Tomato & Wild Rice Soup and Wonton Appetizers

Quite often people will ask what I do with all my home canned foods. For some of the foods, the use is fairly obvious but I think many are surprised by some of the more novel ways I use my preserves. One of my goals as a busy mom has always been to create home made convenience foods. These are canned, frozen or dried home made foods that are meant to help put quick but healthy meals on the table.

Tomato & Wild Rice Soup

Soup is always one of my first choices for a quick meal. I can up several jars of various soups that can be simply heated and served along with a few soups that are similar to commercial concentrated soups so need milk or water added. The concentrated soups are nice by themselves but are also nice with rice, noodles or barley added. These ingredients do not can well at home so are best left out then added later.

Tuesday I started with on 500 ml jar of tomato soup then added almost 500 ml of 2% milk and about 2 cups of left over organic wild rice mix. I warmed this to the boiling point on medium heat stirring often then reduced the heat and let the soup simmer for about 10 minutes. A simple sprinkle of dried parsley served as the garnish. This was a nice, flavourful soup that used up left over rice. The basic tomato soup recipe is lovely and quite easy to make. If you don't can, do consider making a batch of this soup and freezing it. You certainly won't regret it!

Wonton Appetizers

We are hosting at least four larger events (more than 20 people) this month. That has left me with doing a bit of experimenting for appetizers. So I'm flipping through a magazine and came across wonton appetizers. Immediately I thought I could easily use any filling I wanted and the wonton wrappers. I figured I could make them sweet and dessert like or savory meal like tid bits. This was a trial run but got very good reviews from my most demanding critics, my family. These appetizers will be appearing at our first major event this weekend. I'm going to do this as a method instead of a recipe because honestly you could fill these cups with anything!

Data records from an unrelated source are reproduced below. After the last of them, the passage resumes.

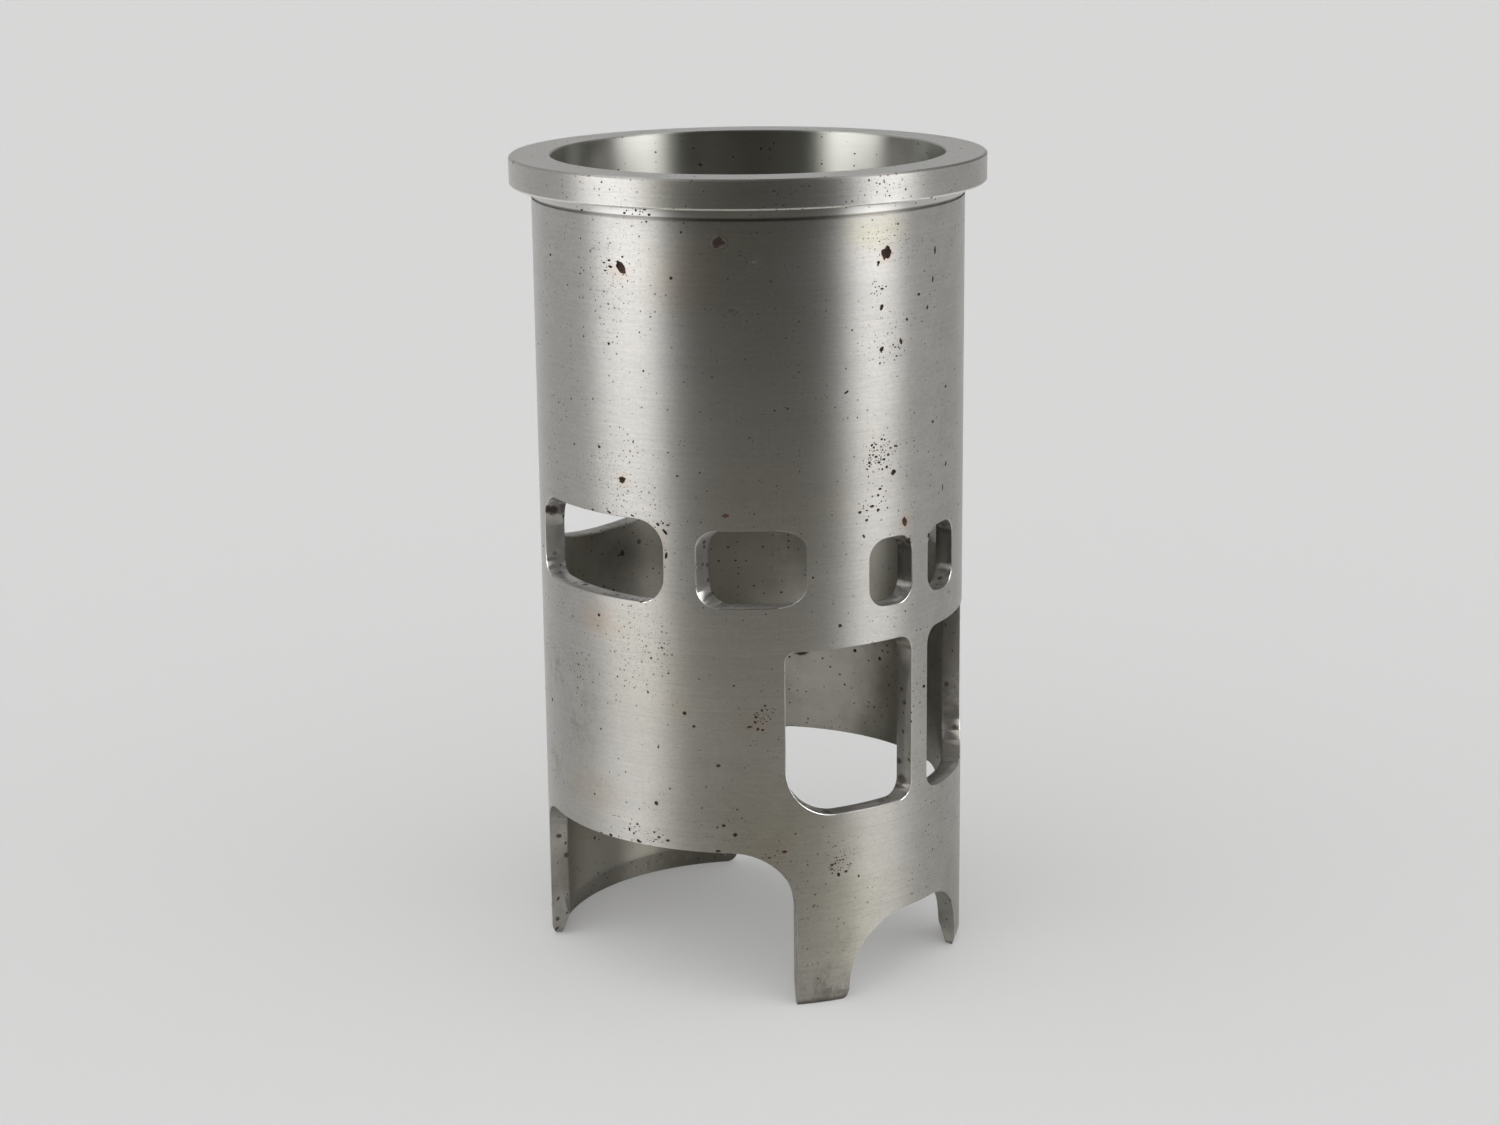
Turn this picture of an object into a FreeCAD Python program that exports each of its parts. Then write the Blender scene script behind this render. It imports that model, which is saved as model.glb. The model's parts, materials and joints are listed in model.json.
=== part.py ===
import FreeCAD
import Part
import math
import os

# Flanged cylinder liner of a two-stroke single, in millimetres.
# The origin is at the centre of the foot, +Z runs up the bore to the deck, and the intake side faces -Y.
# A bearing is an angle round the axis in degrees, from the intake side and positive towards +X.

# Tube and flange
bore_diameter = 86.0
wall_thickness = 4.25
liner_height = 180.3
flange_overhang = 4.75
flange_thickness = 6.3
flange_edge_break = 0.4
bore_edge_break = 0.3
seat_fillet = 0.5

# Fine groove that ends the pilot band under the flange
pilot_band_height = 2.2
groove_width = 0.5
groove_depth = 0.35

# Foot: a long lead-in for the piston rings inside, a short chamfer outside
lead_in_width = 2.0
lead_in_height = 5.5
foot_chamfer_width = 0.85
foot_chamfer_height = 2.5

# Heights of the openings, stacked from the foot
arch_height = 18.0
cutaway_height = 35.6
band_under_intake = 7.55
intake_height = 36.85
band_over_intake = 7.65
boost_height = 14.8
transfer_step = 2.25
main_transfer_height = 18.05
side_transfer_height = 16.65
exhaust_drop = 0.7
exhaust_height = 37.3

# Widths along X, for openings cut square to the intake side
rib_width = 5.65
boost_width = 11.9
arch_width = 39.0
exhaust_width = 54.0

# Bearings of the edges on the outer face, for the openings on the -X side
intake_outer_edge = -41.7
side_transfer_edges = (-64.45, -36.0)
main_transfer_edges = (-124.1, -73.3)
cutaway_edges = (-135.8, -38.9)

# Bearing that the rear wall of a main transfer port runs along, so that it aims at the intake side
main_transfer_rear_heading = -135.0

# Corner radii
intake_inner_radius = 3.7
intake_top_radius = 2.2
intake_bottom_radius = 11.0
boost_radius = 4.2
side_transfer_radius = 4.3
main_transfer_front_radius = 6.0
main_transfer_rear_radii = (4.0, 8.0)
cutaway_radius = 14.0
arch_radius = 15.0
skirt_corner_radius = 2.5
arch_toe_radius = 1.0
exhaust_bottom_radius = 10.0
exhaust_top_radius = 14.0
exhaust_floor_curve = 65.0
exhaust_roof_curve = 90.0

# Edge breaks round the openings: the rings slide over the bore's side, and the other side is only deburred
bore_side_chamfer = 0.3
body_side_chamfer = 0.15

# How far a cutter runs past the wall on either side
cutter_clearance = 5.0

# How near to a radius a point is to count as on it
radius_tolerance = 0.001

bore_radius = bore_diameter / 2
body_radius = bore_radius + wall_thickness
flange_radius = body_radius + flange_overhang
seat_z = liner_height - flange_thickness

intake_floor = cutaway_height + band_under_intake
intake_roof = intake_floor + intake_height
boost_floor = intake_roof + band_over_intake
boost_roof = boost_floor + boost_height
transfer_floor = boost_floor + transfer_step
exhaust_floor = transfer_floor - exhaust_drop
exhaust_roof = exhaust_floor + exhaust_height

# The bore is turned in two stretches, and the upper one is a whole ring above the ports
whole_ring_from = (exhaust_roof + liner_height) / 2


def direction(bearing):
    angle = math.radians(bearing)
    return FreeCAD.Vector(math.sin(angle), -math.cos(angle), 0)


def wall_from_edge(bearing, heading):
    """A side wall through the outer face at a bearing, running out along a heading."""
    return direction(bearing) * body_radius, direction(heading)


def wall_from_offset(offset):
    """A side wall square to the intake side, at a distance from the symmetry plane."""
    return FreeCAD.Vector(offset, 0, 0), direction(0)


def point_at_reach(wall, facing, reach):
    start, heading = wall
    outward = direction(facing)
    return start + heading * ((reach - outward.dot(start)) / outward.dot(heading))


def edge_through(solid, point):
    vertex = Part.Vertex(point)
    return min(solid.Edges, key=lambda edge: edge.distToShape(vertex)[0])


def rounded(solid, corners):
    """Fillet the edges that pass through the given points, each with its own radius."""
    for point, radius in corners:
        solid = solid.makeFillet(radius, [edge_through(solid, point)])
    return solid


def window(facing, half_span, walls, levels, radii):
    """Cutter with flat side walls, a level floor and roof, and round corners.

    Radii are given as ((low left, high left), (low right, high right)), and None leaves a corner sharp.
    """
    inner_reach = bore_radius * math.cos(math.radians(half_span)) - cutter_clearance
    outer_reach = body_radius + cutter_clearance
    inner = [point_at_reach(wall, facing, inner_reach) for wall in walls]
    outer = [point_at_reach(wall, facing, outer_reach) for wall in walls]
    plan = [inner[0], outer[0], outer[1], inner[1], inner[0]]
    floor, roof = levels
    cutter = Part.Face(Part.makePolygon(plan)).extrude(FreeCAD.Vector(0, 0, roof - floor))
    cutter.translate(FreeCAD.Vector(0, 0, floor))
    corners = []
    for near, far, side_radii in zip(inner, outer, radii):
        for level, radius in zip(levels, side_radii):
            if radius is not None:
                corners.append(((near + far) * 0.5 + FreeCAD.Vector(0, 0, level), radius))
    return rounded(cutter, corners)


def mirrored(cutter):
    return cutter.mirror(FreeCAD.Vector(0, 0, 0), FreeCAD.Vector(1, 0, 0))


def window_between(edges, headings, levels, radii):
    """Window with its two edges at bearings on the outer face, and its walls along two headings."""
    facing = sum(edges) / 2
    half_span = (edges[1] - edges[0]) / 2
    walls = [wall_from_edge(edge, heading) for edge, heading in zip(edges, headings)]
    return window(facing, half_span, walls, levels, radii)


def tube_with_flange():
    groove_top = seat_z - pilot_band_height
    groove_bottom = groove_top - groove_width
    outline = [
        FreeCAD.Vector(body_radius, 0, seat_z - seat_fillet),
        FreeCAD.Vector(body_radius, 0, groove_top),
        FreeCAD.Vector(body_radius - groove_depth, 0, groove_top),
        FreeCAD.Vector(body_radius - groove_depth, 0, groove_bottom),
        FreeCAD.Vector(body_radius, 0, groove_bottom),
        FreeCAD.Vector(body_radius, 0, foot_chamfer_height),
        FreeCAD.Vector(body_radius - foot_chamfer_width, 0, 0),
        FreeCAD.Vector(bore_radius + lead_in_width, 0, 0),
        FreeCAD.Vector(bore_radius, 0, lead_in_height),
        FreeCAD.Vector(bore_radius, 0, whole_ring_from),
        FreeCAD.Vector(bore_radius, 0, liner_height - bore_edge_break),
        FreeCAD.Vector(bore_radius + bore_edge_break, 0, liner_height),
        FreeCAD.Vector(flange_radius - flange_edge_break, 0, liner_height),
        FreeCAD.Vector(flange_radius, 0, liner_height - flange_edge_break),
        FreeCAD.Vector(flange_radius, 0, seat_z + flange_edge_break),
        FreeCAD.Vector(flange_radius - flange_edge_break, 0, seat_z),
        FreeCAD.Vector(body_radius + seat_fillet, 0, seat_z),
    ]
    edges = Part.makePolygon(outline).Edges
    dip = seat_fillet * (1 - math.sqrt(0.5))
    fillet_middle = FreeCAD.Vector(body_radius + dip, 0, seat_z - dip)
    edges.append(Part.Arc(outline[-1], fillet_middle, outline[0]).toShape())
    profile = Part.Face(Part.Wire(edges))
    return profile.revolve(FreeCAD.Vector(0, 0, 0), FreeCAD.Vector(0, 0, 1), 360)


def intake_window():
    rib_wall = wall_from_offset(-rib_width / 2)
    outer_wall = wall_from_edge(intake_outer_edge, intake_outer_edge)
    radii = ((intake_bottom_radius, intake_top_radius), (intake_inner_radius, intake_inner_radius))
    half_span = -intake_outer_edge / 2
    return window(-half_span, half_span, (outer_wall, rib_wall), (intake_floor, intake_roof), radii)


def boost_port():
    outer_offset = -(rib_width / 2 + boost_width)
    walls = (wall_from_offset(outer_offset), wall_from_offset(-rib_width / 2))
    half_span = math.degrees(math.asin(-outer_offset / bore_radius))
    radii = ((boost_radius, boost_radius), (boost_radius, boost_radius))
    return window(0, half_span, walls, (boost_floor, boost_roof), radii)


def side_transfer_port():
    levels = (transfer_floor, transfer_floor + side_transfer_height)
    radii = ((side_transfer_radius, side_transfer_radius), (side_transfer_radius, side_transfer_radius))
    return window_between(side_transfer_edges, (-90, -90), levels, radii)


def main_transfer_port():
    levels = (transfer_floor, transfer_floor + main_transfer_height)
    radii = (main_transfer_rear_radii, (main_transfer_front_radius, main_transfer_front_radius))
    return window_between(main_transfer_edges, (main_transfer_rear_heading, -90), levels, radii)


def transfer_cutaway():
    levels = (-cutter_clearance, cutaway_height)
    radii = ((None, cutaway_radius), (None, cutaway_radius))
    return window_between(cutaway_edges, cutaway_edges, levels, radii)


def foot_corner(wall, facing, radius):
    """Cutter that rounds the foot corner on the lower-bearing side of a wall."""
    near = point_at_reach(wall, facing, cutter_clearance)
    far = point_at_reach(wall, facing, body_radius + cutter_clearance)
    into_metal = -direction(facing + 90)
    up = FreeCAD.Vector(0, 0, 1)
    clear = cutter_clearance
    arc_dip = radius * (1 - math.sqrt(0.5))
    on_foot = near + into_metal * radius
    on_wall = near + up * radius
    between = near + (into_metal + up) * arc_dip
    outline = Part.makePolygon([
        on_wall,
        on_wall - into_metal * clear,
        near - (into_metal + up) * clear,
        on_foot - up * clear,
        on_foot,
    ]).Edges
    outline.append(Part.Arc(on_foot, between, on_wall).toShape())
    return Part.Face(Part.Wire(outline)).extrude(far - near)


def skirt_corner():
    edge = cutaway_edges[0]
    return foot_corner(wall_from_edge(edge, edge), edge, skirt_corner_radius)


def arch_toe():
    return foot_corner(wall_from_offset(-arch_width / 2), 0, arch_toe_radius)


def intake_arch():
    offset = arch_width / 2
    walls = (wall_from_offset(-offset), wall_from_offset(offset))
    half_span = math.degrees(math.asin(offset / bore_radius))
    radii = ((None, arch_radius), (None, arch_radius))
    return window(0, half_span, walls, (-cutter_clearance, arch_height), radii)


def bowed_edge(start, end, curve):
    """Arc from start to end in the XZ plane, whose middle stands out by the sagitta of a large radius."""
    chord = end - start
    half = chord.Length / 2
    sagitta = curve - math.sqrt(curve * curve - half * half)
    outward = FreeCAD.Vector(-chord.z, 0, chord.x).normalize()
    middle = (start + end) * 0.5 - outward * sagitta
    return Part.Arc(start, middle, end).toShape()


def exhaust_port():
    half = exhaust_width / 2
    floor_rise = exhaust_floor_curve - math.sqrt(exhaust_floor_curve ** 2 - half ** 2)
    roof_fall = exhaust_roof_curve - math.sqrt(exhaust_roof_curve ** 2 - half ** 2)
    inner_reach = math.sqrt(bore_radius ** 2 - half ** 2) - cutter_clearance
    depth = body_radius + cutter_clearance - inner_reach
    low = exhaust_floor + floor_rise
    high = exhaust_roof - roof_fall
    low_left = FreeCAD.Vector(-half, inner_reach, low)
    low_right = FreeCAD.Vector(half, inner_reach, low)
    high_right = FreeCAD.Vector(half, inner_reach, high)
    high_left = FreeCAD.Vector(-half, inner_reach, high)
    outline = Part.Wire([
        bowed_edge(low_left, low_right, exhaust_floor_curve),
        Part.LineSegment(low_right, high_right).toShape(),
        bowed_edge(high_right, high_left, exhaust_roof_curve),
        Part.LineSegment(high_left, low_left).toShape(),
    ])
    cutter = Part.Face(outline).extrude(FreeCAD.Vector(0, depth, 0))
    midway = FreeCAD.Vector(0, depth / 2, 0)
    return rounded(cutter, [
        (low_left + midway, exhaust_bottom_radius),
        (low_right + midway, exhaust_bottom_radius),
        (high_right + midway, exhaust_top_radius),
        (high_left + midway, exhaust_top_radius),
    ])


def rims(solid, radius, lowest):
    """Edges that the openings leave on the turned face of a radius, above a level."""
    found = []
    for edge in solid.Edges:
        points = edge.discretize(9)
        on_face = all(abs(math.hypot(point.x, point.y) - radius) < radius_tolerance for point in points)
        between = lowest < points[4].z < whole_ring_from - radius_tolerance
        if on_face and between and not any(edge.isSeam(face) for face in solid.Faces):
            found.append(edge)
    return found


def with_broken_edges(solid):
    """Chamfer every rim on the bore's side, and the rims of the ports on the body's side."""
    solid = solid.makeChamfer(bore_side_chamfer, rims(solid, bore_radius, lead_in_height + radius_tolerance))
    above_cutaway = cutaway_height + band_under_intake / 2
    return solid.makeChamfer(body_side_chamfer, rims(solid, body_radius, above_cutaway))


def cylinder_liner():
    liner = tube_with_flange()
    pairs = (intake_window, boost_port, side_transfer_port, main_transfer_port, transfer_cutaway)
    for make_cutter in pairs + (skirt_corner, arch_toe):
        cutter = make_cutter()
        liner = liner.cut(cutter).cut(mirrored(cutter))
    liner = liner.cut(intake_arch()).cut(exhaust_port())
    return with_broken_edges(liner)


liner = cylinder_liner().Solids[0]
os.makedirs("parts", exist_ok=True)
liner.exportStep("parts/cylinder_liner.step")
print("valid", liner.isValid(), "volume", round(liner.Volume, 1), "mm3, box", liner.BoundBox)
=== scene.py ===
import json
import math

import bmesh
import bpy
import numpy as np
from mathutils import Matrix, Vector, noise as blobNoise


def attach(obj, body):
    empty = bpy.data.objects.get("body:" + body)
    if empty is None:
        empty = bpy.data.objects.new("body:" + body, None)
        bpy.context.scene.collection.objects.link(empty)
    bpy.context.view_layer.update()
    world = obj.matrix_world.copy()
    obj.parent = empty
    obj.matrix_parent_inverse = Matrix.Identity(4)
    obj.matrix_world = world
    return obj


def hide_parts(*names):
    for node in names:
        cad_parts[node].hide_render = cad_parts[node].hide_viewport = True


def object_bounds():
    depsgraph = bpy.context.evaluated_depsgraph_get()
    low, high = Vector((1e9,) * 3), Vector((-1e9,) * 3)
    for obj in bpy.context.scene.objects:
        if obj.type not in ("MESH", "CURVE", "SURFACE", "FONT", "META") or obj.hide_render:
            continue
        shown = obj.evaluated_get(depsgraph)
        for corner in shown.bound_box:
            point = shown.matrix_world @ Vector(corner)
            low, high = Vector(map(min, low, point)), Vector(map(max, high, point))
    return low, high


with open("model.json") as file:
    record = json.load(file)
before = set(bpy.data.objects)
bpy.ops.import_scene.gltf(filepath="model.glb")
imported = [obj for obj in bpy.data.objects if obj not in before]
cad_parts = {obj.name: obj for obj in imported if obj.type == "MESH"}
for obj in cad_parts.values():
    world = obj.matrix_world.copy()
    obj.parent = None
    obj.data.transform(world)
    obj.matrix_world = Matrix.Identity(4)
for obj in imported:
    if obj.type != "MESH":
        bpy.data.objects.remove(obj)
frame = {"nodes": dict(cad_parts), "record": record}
cadLow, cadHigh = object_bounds()
nodeName = "cylinder_liner"


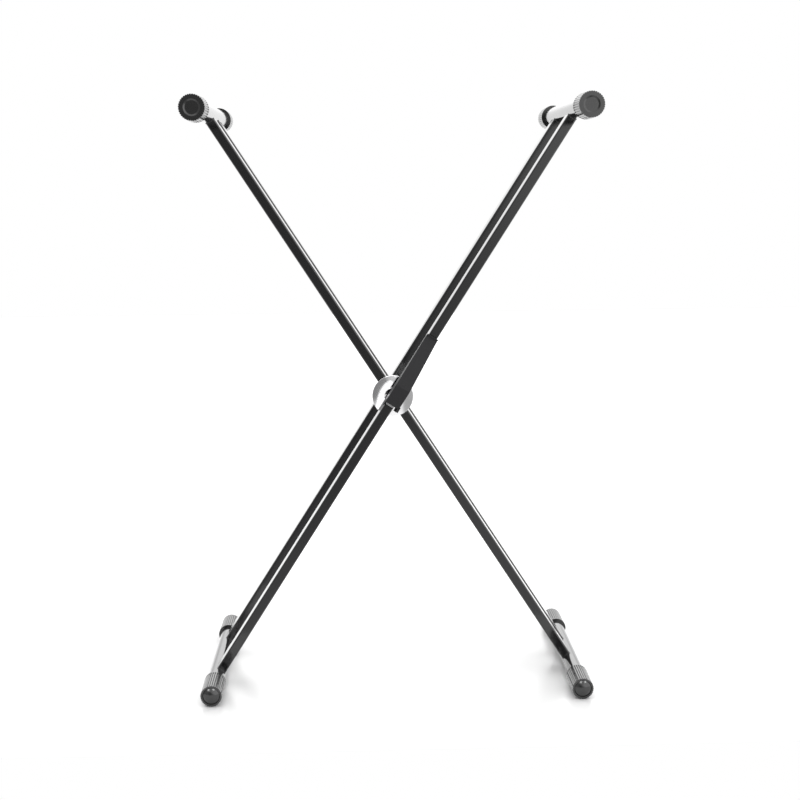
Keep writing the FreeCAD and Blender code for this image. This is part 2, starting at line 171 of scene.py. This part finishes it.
def middle_part(tree, value):
    """Middle of a noise's range, stretched to 0..1."""
    return spread(tree, value, MIDDLE_LOW, MIDDLE_HIGH, 0.0, 1.0)


def blend(tree, share, first, second):
    """Number between two, each a socket or a number."""
    node = place(tree, "ShaderNodeMix", data_type="FLOAT")
    feed(tree, share, node.inputs[0])
    feed(tree, first, node.inputs[2])
    feed(tree, second, node.inputs[3])
    return node.outputs[0]


def mix_colours(tree, share, first, second):
    """Colour between a socket's colour and a second one, a socket or a plain colour."""
    node = place(tree, "ShaderNodeMix", data_type="RGBA")
    tree.links.new(share, node.inputs["Factor"])
    tree.links.new(first, node.inputs[6])
    if isinstance(second, tuple):
        node.inputs[7].default_value = second
    else:
        tree.links.new(second, node.inputs[7])
    return node.outputs[2]


def parts_of(tree, vector):
    """X, Y and Z of a vector, as the outputs of a node."""
    node = place(tree, "ShaderNodeSeparateXYZ")
    tree.links.new(vector, node.inputs["Vector"])
    return node.outputs


def noise(tree, vector, **values):
    """Noise texture; its height is in the output Fac."""
    node = place(tree, "ShaderNodeTexNoise", **values)
    tree.links.new(vector, node.inputs["Vector"])
    return node


def soft_edged_bump(tree, height, strength, depth, edge_radius):
    """Bump on top of edges that are rounded a little."""
    edge = place(tree, "ShaderNodeBevel", samples=BEVEL_SAMPLES)
    tree.links.new(edge_radius, edge.inputs["Radius"])
    bump = place(tree, "ShaderNodeBump", Distance=depth)
    tree.links.new(strength, bump.inputs["Strength"])
    tree.links.new(height, bump.inputs["Height"])
    tree.links.new(edge.outputs["Normal"], bump.inputs["Normal"])
    return bump.outputs["Normal"]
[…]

Method: Lightly spray regular sized muffin tins. Push one wonton wrapper into each hole. Do not try to make these look perfect. I simply pushed them into the hole and smoothed the bottom just a little. Bake at 177º C (350ºF) for 5 minutes or until wontons are turning golden brown on edges. Do not over bake. Spoon filling* into cups then bake another 5 to 7 minutes.

* Filling: I mixed 4 oz cream cheese, about ½ c home canned salsa and 1/2 c home canned seasoned ground beef together then spooned into the wrappers. Then I topped with shredded sharp cheddar cheese.

5 food lovers commented:

jayedee said...

mmmmmm! my favorite way to fill won ton wrappers is cream cheese, chopped green onion and crab meat (real or faux) yummy!

Garden Gnome said...

Oh I will have to try that mix as well. So many possibilities and so little time!

Carrie said...

The soup recipe sounds wonderful.

jayedee said...

i'm thinking an apple filling would be nice too......dredged in cinnamon and sugar. be still my heart!
you could probably write a cookbook on this little morsels of delight...everything from soup to dessert! the possibilities seem endless!

Garden Gnome said...

Thanks Mando, you have a wonderful and blessing filled holiday season as well.